SAY= Oral literature
PRINTS = Written literature

“Every text has a lineage. In the case of Judaism (and probably most religions) these texts were and are written, interpreted and controlled by powerful men.” 

While Eleanor was concerned about whether Stein was “looking at history from a Christian or Jewish perspective,” Steiny was thinking that Stein might be tapping into to the Pharisees as another branch of patriarchal restriction no matter the religious perspective. Certainly Eleanor’s concluding comment about religious text being controlled by powerful men supports this line of thinking.

Steiny had also read something about Paul of Tarsus being a misogynist. However, Peter said the misogyny didn’t pan out because women had an active role in the Church during Paul’s time. Peter did however say that Paul did not support circumcision, which is a major act of faith in the Jewish religion.

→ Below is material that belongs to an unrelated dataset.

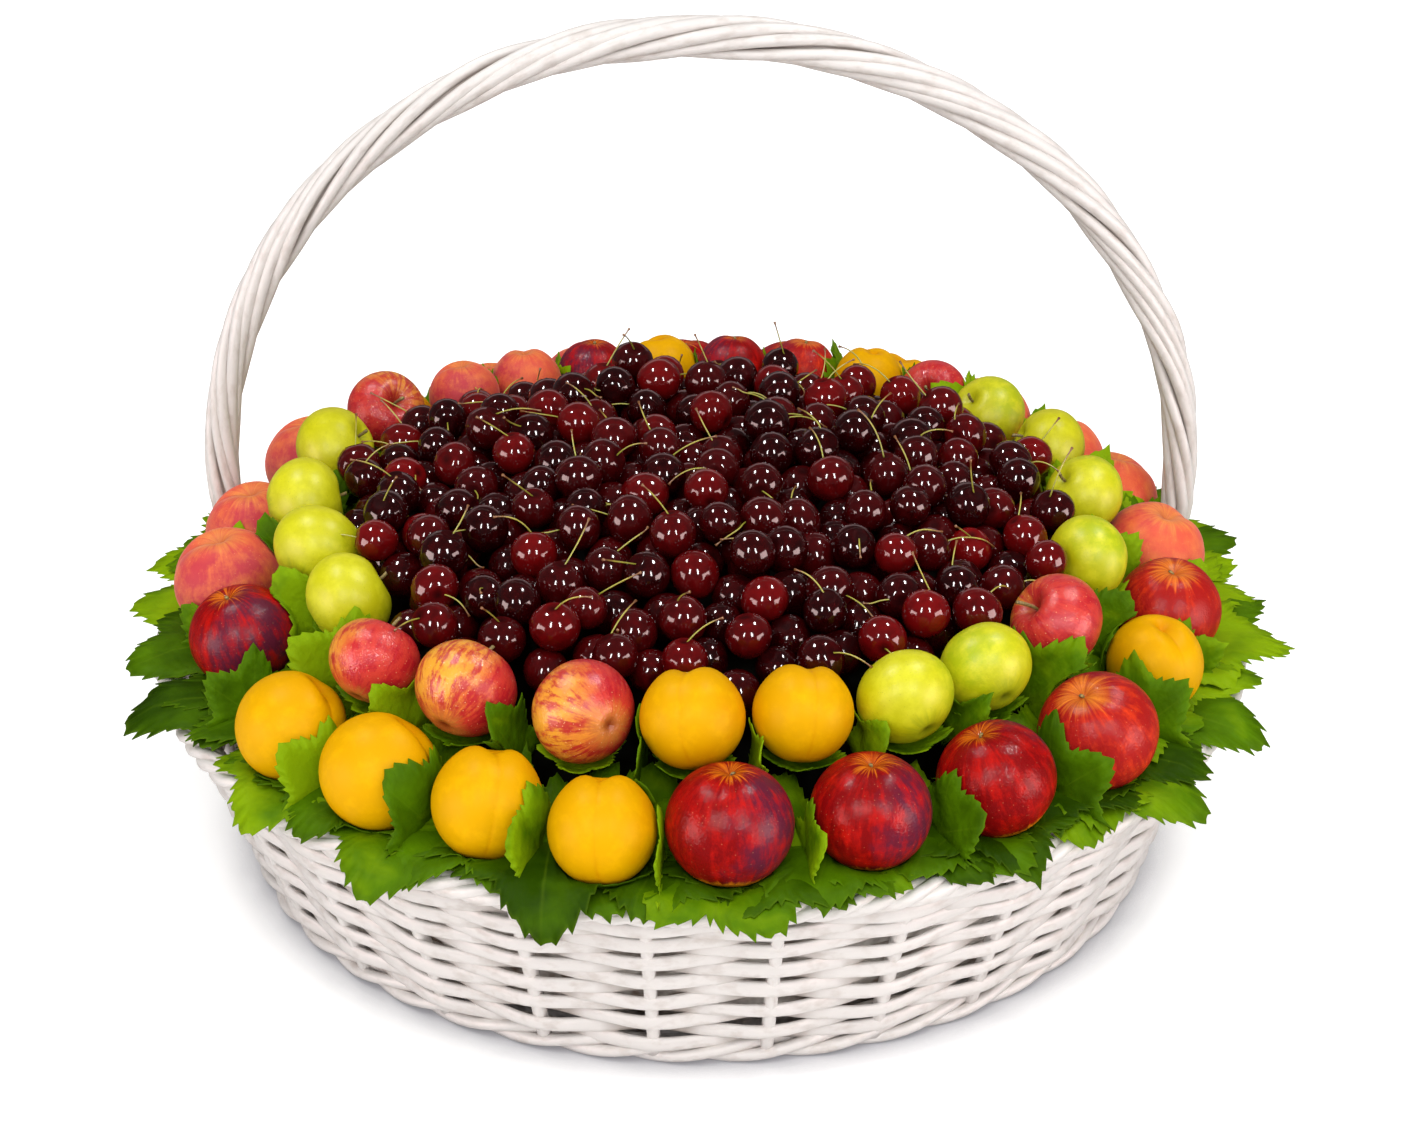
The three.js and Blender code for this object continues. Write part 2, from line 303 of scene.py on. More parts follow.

One other thing Steiny explored was Apollinaire’s mention in his poem “Zone” of Simon Magus, who was a religious sorcerer who could levitate himself. The Biblical Peter and Paul were involved with putting an end to the flying wizard. Steiny believes that Stein’s line— Cough out cough out in the leather and really feather it is not for—in some way glances off the Peter-Paul-Simon link. Perhaps the mention of leather could be the Bible with a leather cover. Of course this is a stretch but reading and being with Tender Buttons requires a broad imagination.

The Steiny Road Poet and the Buttons Collection are not saying the associations made are what Gertrude Stein meant but only what we are experiencing by her combination of words that might turn fairy sea into Pharisee.